I’m afraid to lose her, to be ridiculed by my friends, to be hurt even more, to find myself even more alone that I already am. I have no clue on what to do and I decided I’m going to tell her in the next month. What should I do?
(Sorry for any spelling. English isn’t my first language)
But You Say He’s Just A Friend
DEAR BUT YOU SAY HE’S JUST A FRIEND: It’s a good thing that you’ve come to me, BYSHJAF; this means I might actually get to you early enough to make a difference in the rest of your life regardless of how things go with your crush.
You’re half-right and half-wrong with your ideas about The Friend Zone. As I’m always saying: The Friend Zone doesn’t actually exist; all The Friend Zone means is that the person you want to date/sleep with/what-have-you isn’t attracted to you. Maybe she only sees you as a platonic friend. Maybe she’s caught up in the gendered socialization that tells women that they have to be deferential to men and avoid hurting their feelings at all costs (even when doing so hurts the women instead) and is giving a soft “no” instead of a firm one. But the cold hard truth of the matter is simple: the people who think of themselves as “stuck” in the Friend Zone are there by choice. They’ve failed to make their move or they’ve gotten their answer and refuse to move on and find someone else.

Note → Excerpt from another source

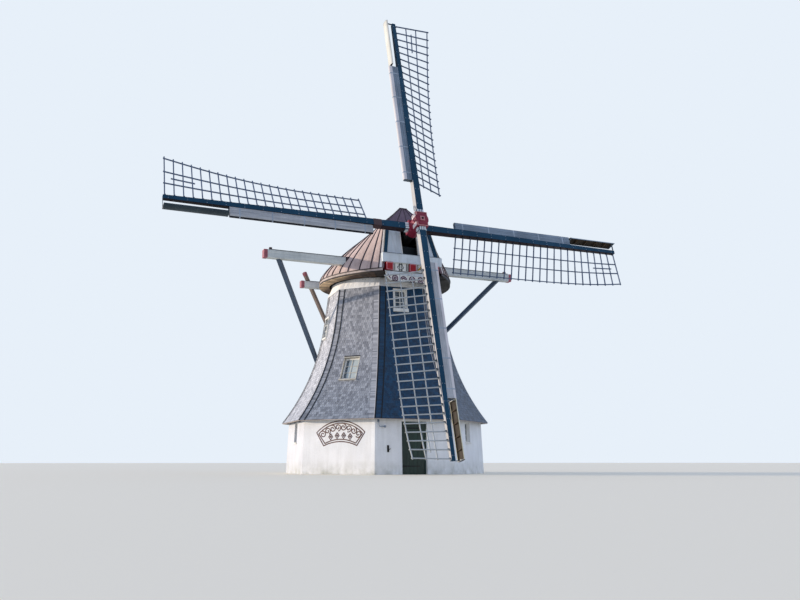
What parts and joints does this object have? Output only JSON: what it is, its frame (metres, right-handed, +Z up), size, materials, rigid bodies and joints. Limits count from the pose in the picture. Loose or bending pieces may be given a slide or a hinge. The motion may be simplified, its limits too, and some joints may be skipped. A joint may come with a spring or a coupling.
{
  "type": "traditional smock windmill",
  "caption": "Smock windmill with a white octagonal base, slate-clad tower, turning cap with tail pole, and lattice sails with leading boards and air-brake flaps.",
  "frame": {"origin": "on the ground, on the tower's axis", "axes": "+Z up; the cap faces -Y at rest, so +X is to the right seen from the front"},
  "size_m": [20.02, 12.9355, 19.8019],
  "materials": {
    "white_render": "rough whitewashed render on brick",
    "slates": "small grey-blue slates, slightly glossy",
    "green_doors": "dark green painted boards",
    "white_frames": "cream-white painted wood",
    "window_glass": "window glass",
    "floor_stone": "worn brick floor",
    "inner_timber": "old sawn timber",
    "white_boards": "white painted boards",
    "cap_covering": "brown roofing strips with dark seams",
    "soffit_boards": "tan weathered boards",
    "teal_paint": "dark teal gloss paint",
    "red_paint": "dusty crimson paint",
    "grey_beams": "pale weathered blue-grey wood",
    "dark_timber": "dark slate-blue painted timber",
    "shaft_iron": "dark cast iron",
    "lattice_bars": "blue-grey painted bars",
    "cream_flaps": "cream painted sheet"
  },
  "bodies": {
    "tower": {"base_wall_front_left": "white_render", "base_wall_front_right": "white_render", "base_lintel_front": "white_render", "base_wall_right_front": "white_render", "base_wall_right": "white_render", "base_wall_right_back": "white_render", "base_wall_back": "white_render", "base_wall_left_back": "white_render", "base_wall_left": "white_render", "base_wall_left_front": "white_render", "door_frames": "green_doors", "base_window_frames": "white_frames", "ground_floor": "floor_stone", "first_floor": "inner_timber", "upper_floor": "inner_timber", "smock_wall_front": "slates", "smock_wall_right_front": "slates", "smock_wall_right": "slates", "smock_wall_right_back": "slates", "smock_wall_back": "slates", "smock_wall_left_back": "slates", "smock_wall_left": "slates", "smock_wall_left_front": "slates", "smock_window_frames": "white_frames", "window_panes": "window_glass", "curb": "white_boards", "back_door": "green_doors"},
    "front_door": {"front_door": "green_doors"},
    "cap": {"cap_frame": "inner_timber", "shaft_beams": "inner_timber", "cap_soffit": "soffit_boards", "cap_left": "cap_covering", "cap_right": "cap_covering", "cap_back": "cap_covering", "cap_ridge": "cap_covering", "cap_gable": "white_boards", "barge_boards": "teal_paint", "front_beam": "white_boards", "beam_blocks": "red_paint", "carved_panels": "white_boards", "beard_board": "white_boards", "long_beam": "grey_beams", "short_beam": "grey_beams", "braces": "dark_timber", "tail_pole": "dark_timber", "tail_winch": "dark_timber"},
    "rotor": {"windshaft": "shaft_iron", "poll_end": "red_paint", "front_stock": "teal_paint", "rear_stock": "teal_paint", "lattice_top": "lattice_bars", "lattice_right": "lattice_bars", "lattice_bottom": "lattice_bars", "lattice_left": "lattice_bars", "leading_boards": "grey_beams", "flap_brackets": "teal_paint"},
    "flap_top": {"flap_top": "cream_flaps"},
    "flap_right": {"flap_right": "cream_flaps"},
    "flap_bottom": {"flap_bottom": "cream_flaps"},
    "flap_left": {"flap_left": "cream_flaps"}
  },
  "joints": [
    {"name": "cap_turn", "type": "hinge", "parent": "tower", "child": "cap", "pos_m": [0, 0, 8.1], "axis": [0, 0, 1], "continuous": true},
    {"name": "sails_spin", "type": "hinge", "parent": "cap", "child": "rotor", "pos_m": [0, -3.69124, 10.13845], "axis": [0, -0.9613, 0.2756], "continuous": true},
    {"name": "flap_top_turn", "type": "hinge", "parent": "rotor", "child": "flap_top", "pos_m": [-0.34, -1.2615, 18.61197], "axis": [0, 0.2756, 0.9613], "range_deg": [-85, 0]},
    {"name": "flap_right_turn", "type": "hinge", "parent": "rotor", "child": "flap_right", "pos_m": [8.815, -3.06883, 10.31368], "axis": [1, 0, 0], "range_deg": [-85, 0]},
    {"name": "flap_bottom_turn", "type": "hinge", "parent": "rotor", "child": "flap_bottom", "pos_m": [0.34, -6.12099, 1.66493], "axis": [0, -0.2756, -0.9613], "range_deg": [-85, 0]},
    {"name": "flap_left_turn", "type": "hinge", "parent": "rotor", "child": "flap_left", "pos_m": [-8.815, -3.25627, 9.66002], "axis": [-1, 0, 0], "range_deg": [-85, 0]},
    {"name": "front_door_turn", "type": "hinge", "parent": "tower", "child": "front_door", "pos_m": [-0.80446, -3.76038, 1.02], "axis": [0, 0, -1], "range_deg": [0, 90]}
  ],
  "couplings": [
    {"joint": "flap_right_turn", "follows": "flap_top_turn", "ratio": 1},
    {"joint": "flap_bottom_turn", "follows": "flap_top_turn", "ratio": 1},
    {"joint": "flap_left_turn", "follows": "flap_top_turn", "ratio": 1}
  ]
}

This is why avoiding the Friend Zone is fairly easy: you act like a potential lover rather than a platonic friend. If that’s not what your (general you, not you, BYSHJAF) crush is into, then you decide whether to be a real friend (as opposed to a Nice GuyTM) or to move on and find someone who does want what you have to offer.
But let’s look at your situation specifically. I want you to pay attention BYSHJAF, because these lessons are going to serve you throughout your life. The first thing you have to do is realize that being interested in someone isn’t something to be ashamed of or something to hide. You’ve got a crush on this girl. Awesome! Why are you torturing yourself over these feelings? She’s awesome, you’ve got lots in common… it’s entirely natural that you’d be interested in her!

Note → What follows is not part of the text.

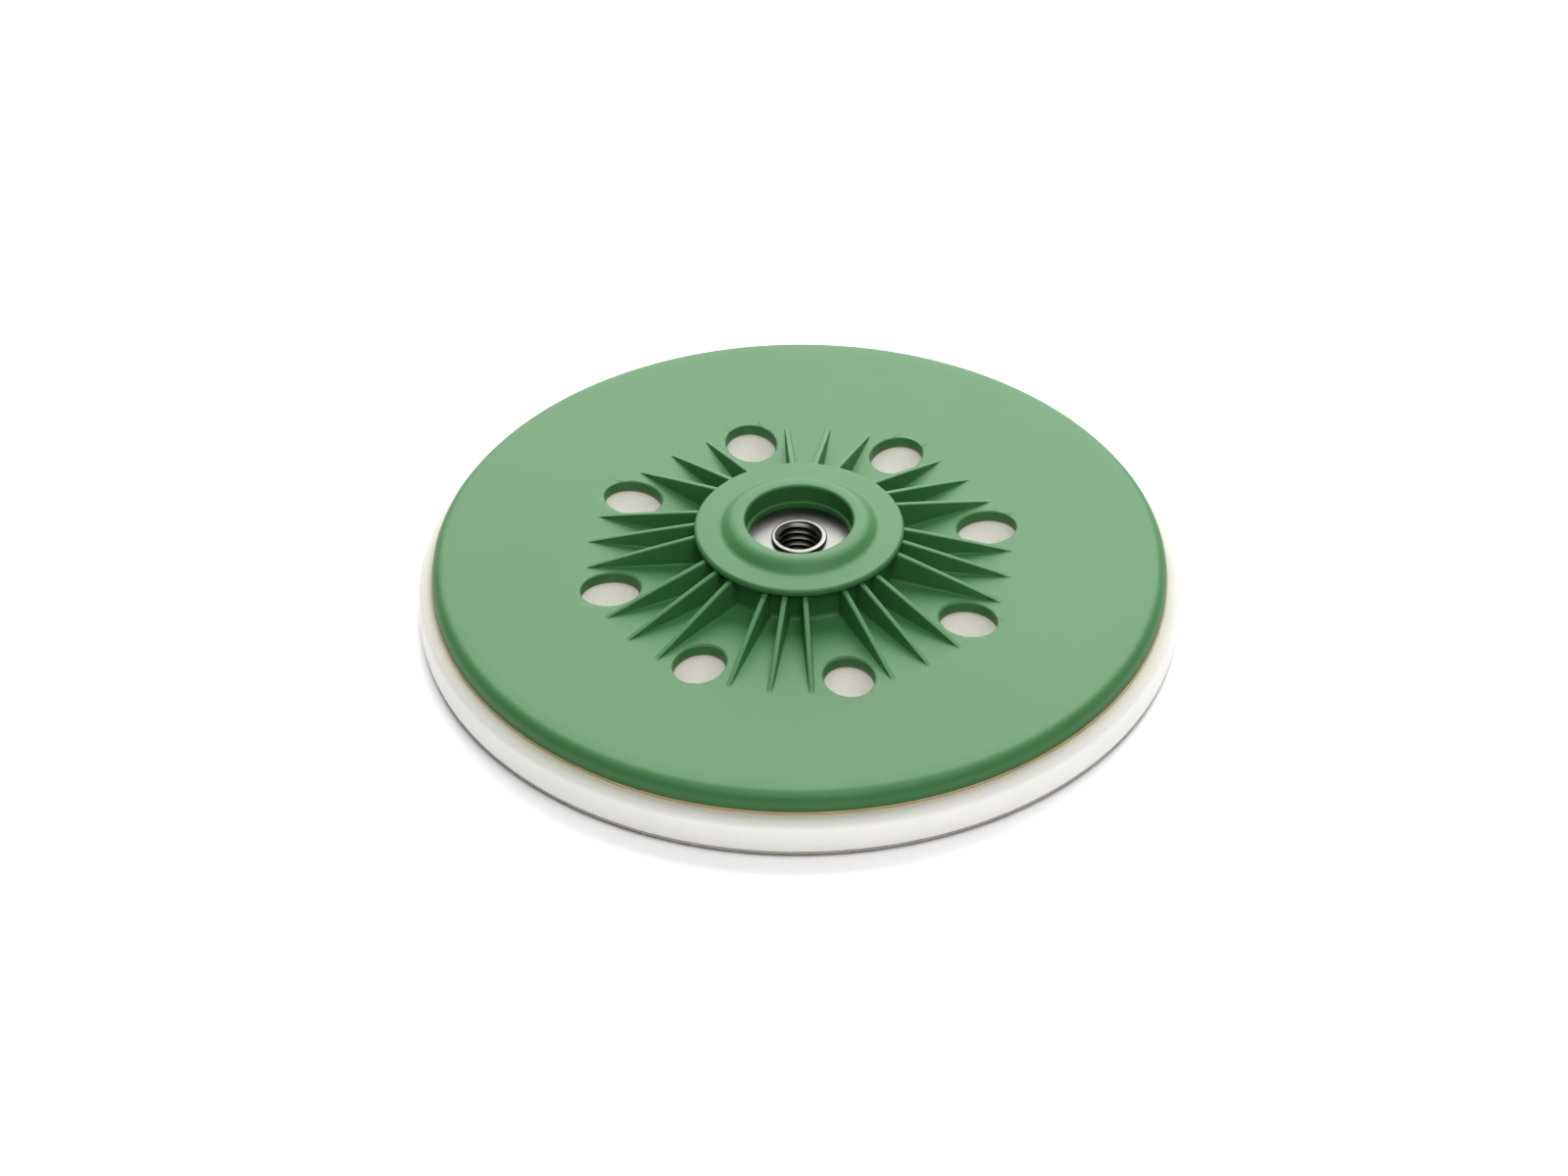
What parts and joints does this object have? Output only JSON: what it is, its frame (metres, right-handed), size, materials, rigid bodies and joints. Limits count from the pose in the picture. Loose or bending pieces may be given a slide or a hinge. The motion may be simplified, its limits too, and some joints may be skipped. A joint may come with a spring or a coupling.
{
  "type": "orbital sander backing pad",
  "caption": "Round backing pad of an orbital sander: a ribbed green plastic plate with a steel threaded hub, oval dust holes, a foam cushion and a sheet of hooks.",
  "frame": {"origin": "centre of the working face, at the tips of the hooks", "axes": "+Z along the spindle axis, towards the sander; +X through the middle of a dust hole"},
  "size_m": [0.125, 0.125, 0.0199],
  "materials": {
    "green_nylon": "moulded glass-filled nylon, fine matt texture",
    "zinc_plated_steel": "turned and zinc plated",
    "bond_adhesive": "cured tan polyurethane adhesive",
    "white_foam": "moulded open-cell polyurethane foam, off-white",
    "grey_hook_tape": "moulded polyamide hooks on a grey backing"
  },
  "bodies": {
    "root": {"carrier_plate": "green_nylon", "drive_plate": "zinc_plated_steel", "threaded_insert": "zinc_plated_steel", "carrier_bond_film": "bond_adhesive", "foam_cushion": "white_foam", "hook_bond_film": "bond_adhesive", "hook_sheet": "grey_hook_tape"}
  },
  "joints": []
}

Most of the time, when someone feels like they have to hide their feelings from someone they’re interested in, it comes down to one of two reasons: either they feel like the person they like will be repulsed by the knowledge that they’re interested, or because they’re afraid of being rejected. In the former, if your crush acts disgusted that you like them – assuming you’re being polite and respectful with your interest – then all that’s happened is that they’ve done you a favor. They’ve shown you that you weren’t compatible in the first place, that you never would have worked out and, frankly, you’re probably better off not dating them. Why would you want to date someone who treats your interest like you’ve offered them leprosy? In the latter case… well, unfortunately, rejection happens. It’s part of the risk that comes with asking somebody on a date. There’s no getting around that part. It sucks. But as much as it sucks and no matter how bad you think it feels, it won’t destroy you unless you let it. You can take the sting, dust yourself off and move on, stronger and wiser, or you can lay there and bleed. And here’s the part that people tend to not realize: being able to handle rejection with grace and dignity makes you much more attractive as a person in general; it shows people that you have confidence, maturity and inner strength. Those are all very appealing qualities in a potential romantic partner.

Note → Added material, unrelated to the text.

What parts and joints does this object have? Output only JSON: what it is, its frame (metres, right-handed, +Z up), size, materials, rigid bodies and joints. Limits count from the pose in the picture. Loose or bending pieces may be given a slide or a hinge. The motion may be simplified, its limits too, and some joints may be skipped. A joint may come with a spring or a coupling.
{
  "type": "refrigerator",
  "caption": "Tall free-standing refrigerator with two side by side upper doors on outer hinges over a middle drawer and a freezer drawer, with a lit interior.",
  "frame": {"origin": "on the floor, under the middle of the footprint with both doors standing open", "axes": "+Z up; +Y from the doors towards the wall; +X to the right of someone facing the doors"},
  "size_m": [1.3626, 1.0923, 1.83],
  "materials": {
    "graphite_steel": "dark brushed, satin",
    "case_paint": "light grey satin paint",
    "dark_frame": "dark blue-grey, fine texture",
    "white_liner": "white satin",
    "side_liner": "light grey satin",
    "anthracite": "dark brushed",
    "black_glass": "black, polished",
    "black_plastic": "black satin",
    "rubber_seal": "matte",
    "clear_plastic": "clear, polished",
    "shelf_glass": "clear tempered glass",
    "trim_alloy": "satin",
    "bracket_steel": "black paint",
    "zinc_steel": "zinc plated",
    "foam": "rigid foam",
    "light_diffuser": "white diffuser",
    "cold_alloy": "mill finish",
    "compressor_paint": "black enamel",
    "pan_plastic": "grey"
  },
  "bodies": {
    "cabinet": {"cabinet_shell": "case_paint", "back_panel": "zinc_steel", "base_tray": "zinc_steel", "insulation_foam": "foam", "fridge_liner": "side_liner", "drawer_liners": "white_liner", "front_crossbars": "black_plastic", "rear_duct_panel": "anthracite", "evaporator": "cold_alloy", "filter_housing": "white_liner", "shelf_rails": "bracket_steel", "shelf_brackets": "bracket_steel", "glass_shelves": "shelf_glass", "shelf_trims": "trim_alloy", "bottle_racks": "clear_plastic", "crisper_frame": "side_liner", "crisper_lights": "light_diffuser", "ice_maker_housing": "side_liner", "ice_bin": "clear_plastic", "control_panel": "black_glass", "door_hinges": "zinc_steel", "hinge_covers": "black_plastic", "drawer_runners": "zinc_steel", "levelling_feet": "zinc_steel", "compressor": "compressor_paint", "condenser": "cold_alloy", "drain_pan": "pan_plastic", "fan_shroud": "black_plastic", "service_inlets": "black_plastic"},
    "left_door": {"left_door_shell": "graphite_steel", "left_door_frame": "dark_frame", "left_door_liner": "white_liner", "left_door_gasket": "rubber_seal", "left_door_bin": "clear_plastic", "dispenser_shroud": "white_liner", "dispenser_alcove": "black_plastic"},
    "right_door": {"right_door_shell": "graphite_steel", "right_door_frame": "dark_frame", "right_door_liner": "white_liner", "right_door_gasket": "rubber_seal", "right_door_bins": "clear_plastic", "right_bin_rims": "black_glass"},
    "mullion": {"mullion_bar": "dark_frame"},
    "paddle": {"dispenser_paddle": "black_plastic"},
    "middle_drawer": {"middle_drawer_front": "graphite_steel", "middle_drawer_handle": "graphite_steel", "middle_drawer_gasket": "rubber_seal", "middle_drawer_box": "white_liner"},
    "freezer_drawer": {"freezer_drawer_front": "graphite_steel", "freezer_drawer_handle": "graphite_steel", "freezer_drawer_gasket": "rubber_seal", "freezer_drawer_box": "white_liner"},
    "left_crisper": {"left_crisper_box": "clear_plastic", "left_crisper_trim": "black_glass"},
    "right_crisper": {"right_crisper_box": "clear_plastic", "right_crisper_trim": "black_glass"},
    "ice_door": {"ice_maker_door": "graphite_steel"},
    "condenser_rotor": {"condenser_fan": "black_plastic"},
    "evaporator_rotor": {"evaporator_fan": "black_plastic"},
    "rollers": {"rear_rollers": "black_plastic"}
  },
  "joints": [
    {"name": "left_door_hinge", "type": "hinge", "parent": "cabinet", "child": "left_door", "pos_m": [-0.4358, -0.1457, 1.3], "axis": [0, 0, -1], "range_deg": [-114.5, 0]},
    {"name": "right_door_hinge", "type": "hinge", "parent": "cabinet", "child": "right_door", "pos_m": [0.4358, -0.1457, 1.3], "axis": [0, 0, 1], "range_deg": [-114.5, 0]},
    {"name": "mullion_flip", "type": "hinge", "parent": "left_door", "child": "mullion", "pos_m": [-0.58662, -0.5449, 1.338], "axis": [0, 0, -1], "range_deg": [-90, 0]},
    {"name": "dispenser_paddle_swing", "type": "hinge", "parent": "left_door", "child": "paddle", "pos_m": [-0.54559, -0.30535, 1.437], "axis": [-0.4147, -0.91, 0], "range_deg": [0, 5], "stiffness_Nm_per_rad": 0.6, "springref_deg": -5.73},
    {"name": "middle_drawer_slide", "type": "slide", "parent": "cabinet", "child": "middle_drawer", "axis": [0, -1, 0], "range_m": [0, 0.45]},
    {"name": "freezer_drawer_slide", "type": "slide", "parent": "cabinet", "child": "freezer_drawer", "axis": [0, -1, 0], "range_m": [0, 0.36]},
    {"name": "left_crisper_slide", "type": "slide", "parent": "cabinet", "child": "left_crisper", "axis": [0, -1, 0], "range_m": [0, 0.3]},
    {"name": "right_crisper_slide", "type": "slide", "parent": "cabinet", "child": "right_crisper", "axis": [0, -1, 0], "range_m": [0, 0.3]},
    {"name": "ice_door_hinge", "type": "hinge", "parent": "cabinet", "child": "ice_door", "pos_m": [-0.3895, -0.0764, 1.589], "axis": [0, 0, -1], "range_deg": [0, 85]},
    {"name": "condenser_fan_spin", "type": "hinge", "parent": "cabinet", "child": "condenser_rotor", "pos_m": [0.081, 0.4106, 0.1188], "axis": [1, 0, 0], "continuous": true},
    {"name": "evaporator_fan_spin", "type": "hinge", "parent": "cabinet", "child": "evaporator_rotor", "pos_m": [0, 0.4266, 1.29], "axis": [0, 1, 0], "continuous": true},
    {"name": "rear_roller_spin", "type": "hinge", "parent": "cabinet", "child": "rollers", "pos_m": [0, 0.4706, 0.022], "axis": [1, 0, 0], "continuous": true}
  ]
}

Now, you want to know what to do. It’s very simple: you’re going to ask her out on a date. Not to hang out, but an actual date. This is what you want to say:
“Hey, I really love spending time with you and I’m starting to have feelings for you beyond friendship. I hope you might feel the same way too, and I’d like to take you out on a proper date. It’s totally cool if you don’t feel the same way; I like being friends with you and that’s not going to change, no matter what.”
Then give her some space to think. Depending on how she feels, she may need a little time to decide whether to say “yes” or “no” and pressuring her to answer you right then and there will almost certainly give you an automatic, reflexive “no.” Giving her room to breathe (metaphorically speaking) lets her make up her mind without pressure from you and lets her feel much more at ease. It may take her some time to make up her mind, especially if she isn’t 100% sure of how she feels; that’s ok.
I get that you may worry that if you ask her out, you’re going to ruin the friendship. It’s a reasonable fear! But here’s the thing: if you have a solid friendship, it will weather any temporary awkwardness that will arise. If, as I said, you can handle being rejected with grace and say “OK, that’s cool, let’s stay friends” and mean it, your friendship will survive and this will become something that the two of you laugh about later on. In practice, this means that if she turns you down, then don’t mope, whine or complain to her. Don’t make your friendship a constant referendum on “whyyyy won’t you date meeeeee?” – that’s unfair to her and tells her that you’re not really her friend.
What do you do if she does say no? Well… it’s going to suck at first. You’ll feel like it’s a judgement on you as a person. But that’s not true: it’s simply that she’s not attracted to you the way you are to her, no different than the people you aren’t attracted to. That doesn’t make you bad or undesirable, it just means that the two of you won’t work as a couple. You may need to take a little time away from her to feel better; that’s perfectly normal. If you do, then tell her “I’m going to need to take some time to myself to deal with these feelings, but I will be back. This doesn’t mean we’re not friends, it’s just something I have to do so I can be a better friend to you.” But in time, you will feel better.
And here’s the secret to avoiding awkwardness: she’ll take her cues from you. If you don’t act like it’s a big deal, she won’t treat it like a big deal.
But that’s all worst-case-scenario stuff. She may very well feel the same way about you and has been the same pressure of “Do I say something? Do I wait for him to say something?”
You won’t know until you ask. Fortune favors the brave, BYSHJAF. Work up your courage, make your move and revel in the fact that you will never be stuck in The Friend Zone.